As the United Nations has no mandate regarding issues of delimitation between neighbouring states and cannot consider an area under dispute without the agreement of all the parties concerned, Ireland has participated in informal discussions with Iceland and the Faroe Islands in an attempt to resolve the dispute before making its submission to the Commission.

==Conferences==
=== Reykjavík conference ===
Representatives from the UK, Ireland, Iceland, and Denmark, met in Reykjavík, Iceland in September 2007 for negotiations over territorial rights over the continental shelf in the area. The final boundary will be determined by the United Nations Commission on the Limits of the Continental Shelf. The parties have until May 2009 to submit reports to the commission, which it will take into account when determining the boundary. The involved nations have the option of submitting separate reports, or a joint one.

Ownership of the rock itself did not form part of the negotiations.
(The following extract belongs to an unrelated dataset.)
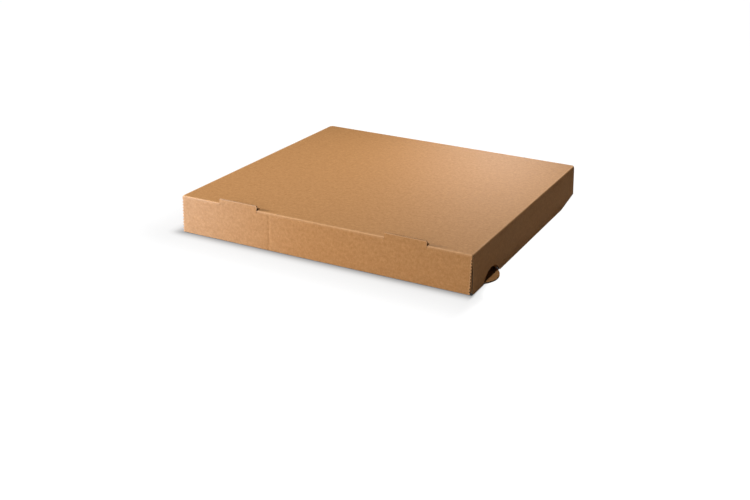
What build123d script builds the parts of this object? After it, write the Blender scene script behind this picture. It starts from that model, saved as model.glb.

=== Copenhagen conference ===
In November 2007, talks were held in Copenhagen. Here a template for a deal was secured by Irish, Danish, British and Icelandic diplomats.

===Dublin conference===
As a follow-up to Copenhagen, the Government of Ireland was to host negotiations. They were due to commence in January 2008, but were postponed because of elections in the Faroe Islands. The talks are hoped to bring the four nations closer to reaching an agreement over the Rockall-Hatton basin. It is understood a final deal is not likely to be agreed at the Dublin meeting. The Irish Minister for Foreign Affairs at the time, Dermot Ahern said

There have certainly been protracted talks, but that is not unusual when one considers the complexity of the issue at hand and the competing interests. However, there was some progress made at the last talks in Copenhagen. I believe further progress can be made in Dublin. The deadline is May 2009 so we have time on our hands. It is in the interests of Ireland, UK, Denmark and Iceland to come to a deal on the division of the seabed area. We have come to outline agreements in relation to other parts of our seabed in the Atlantic. There is no reason ultimately why we also can't do a deal on this protracted issue. Finding a deal is a significant challenge but the rewards are there for future generations from all four countries.

The latest conference between all four parties occurred in Reykjavik in May 2011.